The vote drew in 35 percent of the association’s total membership, of which 88.4 percent favored the resolution.
Feminists for Justice in/for Palestine, a splinter group of NWSA, helped lead the campaign. In comments to Inside Higher Ed, the group’s cofounder, Simona Sharoni, emphasized that the intent of the resolution was to tie the goals of feminism to those of the plight in Palestine.
“We’re basically redefining feminism and putting solidarity with Palestine into that definition of what it means to be a feminist,” Sharoni said.
Sharoni, a professor of gender and women’s studies at the State University of New York at Plattsburgh, added that the vote strongly favoring the measure “underscores the fact that boycott, divestment and sanctions can be or is seen by members of our association as an example of expressing feminist solidarity.”
A Dissenting View
At least one NWSA member has publicly criticized the vote, however.

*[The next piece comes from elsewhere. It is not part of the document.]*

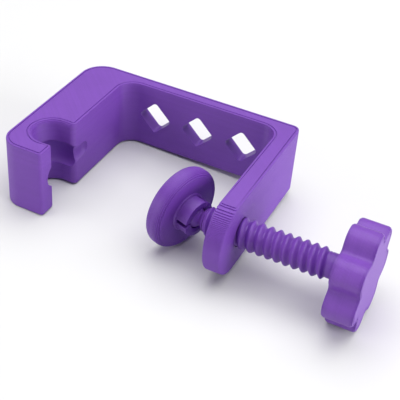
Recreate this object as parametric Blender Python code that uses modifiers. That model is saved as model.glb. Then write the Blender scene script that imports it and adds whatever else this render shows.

Janet L Freedman, a resident scholar at the Women’s Studies Research Center at Brandeis University, raised significant concerns about the measure prior to its passage and felt that the issue had not been offered a proper forum among NWSA’s membership—with the official one offered by the association, in her view, failing to offer commentary from an Israeli member of the organization.
Freedman, who describes herself as a “progressive, feminist, pro-Israel, pro-Palestinian, pro-peace Jew” and is a former head of the association’s Jewish Caucus, attempted to offer a forum of her own at the association’s most recent conference, but said she struggled to make an impact.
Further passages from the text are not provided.